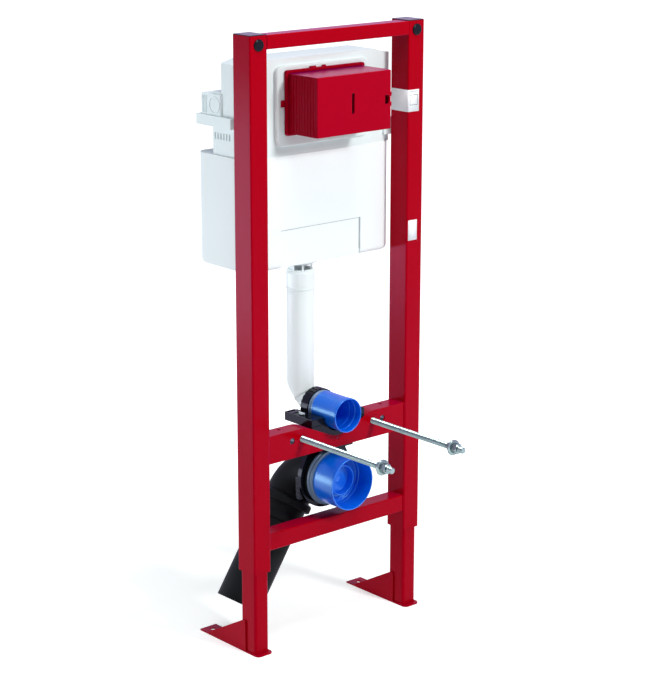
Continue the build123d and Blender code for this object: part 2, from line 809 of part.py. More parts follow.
save(elbow.part, "waste_elbow")

# holder of the elbow, a ring hung under the bolt beam by a pad with sloping shoulders
holder_bore = socket_diameter / 2 + holder_gap
holder_outer = holder_bore + holder_ring
with BuildPart() as holder:
    with BuildSketch(front_plane(holder_front)):
        with BuildLine():
            Polyline(
                (-holder_pad_half_width, bolt_beam_bottom),
                (holder_pad_half_width, bolt_beam_bottom),
                (holder_outer * math.cos(math.pi / 6), waste_z + holder_outer / 2),
                (-holder_outer * math.cos(math.pi / 6), waste_z + holder_outer / 2),
                close=True,
            )
        make_face()
        with Locations((0, waste_z)):
            Circle(holder_outer)
            Circle(holder_bore, mode=Mode.SUBTRACT)
    extrude(amount=-holder_thickness)
    with BuildSketch(front_plane(beam_setback + bolt_beam_sheet)):
        with Locations((0, bolt_beam_bottom)):
            Rectangle(2 * holder_pad_half_width, holder_ring / 2, align=(Align.CENTER, Align.MAX))
    extrude(amount=-(holder_front - beam_setback))
save(holder.part, "waste_holder")

# steel band round the socket behind the holder, with a clamp lug
band_front = holder_front + holder_thickness
band_inner = socket_diameter / 2 + band_gap
with BuildPart() as band:
    with BuildSketch(front_plane(band_front)):
        with Locations((0, waste_z)):
            Circle(band_inner + band_thickness)
            with Locations(Rotation(0, 0, 215)):
                with Locations((band_inner, 0)):
                    Rectangle(band_lug, band_lug_width, align=(Align.MIN, Align.CENTER))
            Circle(band_inner, mode=Mode.SUBTRACT)
    extrude(amount=-band_width)
save(band.part, "waste_band")

# seal and blue building cap of the waste elbow
waste_plug = elbow_bore - pipe_fit_gap
waste_seal_front = socket_front - waste_seal_length
waste_cap_radius = waste_cap_diameter / 2
cap_floor = waste_cap_front + waste_cap_floor
turned(
    "waste_seal",
    waste_z,
    [
        (waste_seal_front, waste_plug + pipe_fit_gap),
        (waste_seal_front, waste_seal_diameter / 2 - waste_seal_step),
        (waste_seal_front + waste_seal_step, waste_seal_diameter / 2),
        (socket_front, waste_seal_diameter / 2),
        (socket_front, waste_plug + pipe_fit_gap),
    ],
)
turned(
    "waste_cap",
    waste_z,
    [
        (waste_cap_front, waste_cap_radius),
        (waste_cap_front, waste_cap_radius - waste_cap_wall),
        (cap_floor - waste_step, waste_cap_radius - waste_cap_wall),
        (cap_floor - waste_step, waste_cap_radius - waste_cap_wall - waste_step),
        (cap_floor, waste_cap_radius - waste_cap_wall - waste_step),
        (cap_floor, inner_cup_diameter / 2),
        (cap_floor - inner_cup_height, inner_cup_diameter / 2),
        (cap_floor - inner_cup_height, inner_cup_diameter / 2 - waste_cap_wall),
        (cap_floor, inner_cup_diameter / 2 - waste_cap_wall),
        (cap_floor, 0),
        (waste_seal_front, 0),
        (waste_seal_front, waste_plug - waste_cap_wall),
        (waste_seal_front + waste_plug_depth, waste_plug - waste_cap_wall),
        (waste_seal_front + waste_plug_depth, waste_plug),
        (waste_seal_front, waste_plug),
        (waste_seal_front, waste_cap_radius),
    ],
)
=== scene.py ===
import math

import bmesh
import bpy
from mathutils import Matrix, Vector


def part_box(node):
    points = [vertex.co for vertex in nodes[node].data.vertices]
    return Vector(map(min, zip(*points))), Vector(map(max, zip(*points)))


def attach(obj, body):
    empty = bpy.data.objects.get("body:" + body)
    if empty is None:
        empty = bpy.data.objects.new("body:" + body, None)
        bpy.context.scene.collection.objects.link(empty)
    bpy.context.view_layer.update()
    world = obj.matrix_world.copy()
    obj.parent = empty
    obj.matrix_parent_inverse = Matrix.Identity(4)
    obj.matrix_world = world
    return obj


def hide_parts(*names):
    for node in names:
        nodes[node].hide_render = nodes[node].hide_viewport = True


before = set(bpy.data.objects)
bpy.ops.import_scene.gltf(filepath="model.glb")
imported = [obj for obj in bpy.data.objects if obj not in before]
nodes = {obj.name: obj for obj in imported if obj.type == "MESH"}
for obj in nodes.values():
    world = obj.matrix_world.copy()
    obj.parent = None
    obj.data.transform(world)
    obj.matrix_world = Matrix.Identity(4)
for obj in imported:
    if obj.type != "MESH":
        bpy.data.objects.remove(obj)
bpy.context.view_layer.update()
print("frame loaded:", len(nodes), "nodes")

mm = 0.001


# helpers for nodes and meshes

def startMaterial(name):
    mat = bpy.data.materials.new(name)
    mat.use_nodes = True
    tree = mat.node_tree
    coords = tree.nodes.new("ShaderNodeTexCoord")
    return mat, tree, tree.nodes["Principled BSDF"], coords


def setInputs(node, values):
    for label, value in values.items():
        node.inputs[label].default_value = value


def placeGroup(tree, group, coords, values):
    node = tree.nodes.new("ShaderNodeGroup")
    node.node_tree = group
    tree.links.new(coords.outputs["Object"], node.inputs["Vector"])
    setInputs(node, values)
    return node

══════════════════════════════

REQUIRED WORK
Using the listing above, show every line that includes the string "return".

RESULT OF THIS EXERCISE
    return Vector(map(min, zip(*points))), Vector(map(max, zip(*points)))
    return obj
    return mat, tree, tree.nodes["Principled BSDF"], coords
    return node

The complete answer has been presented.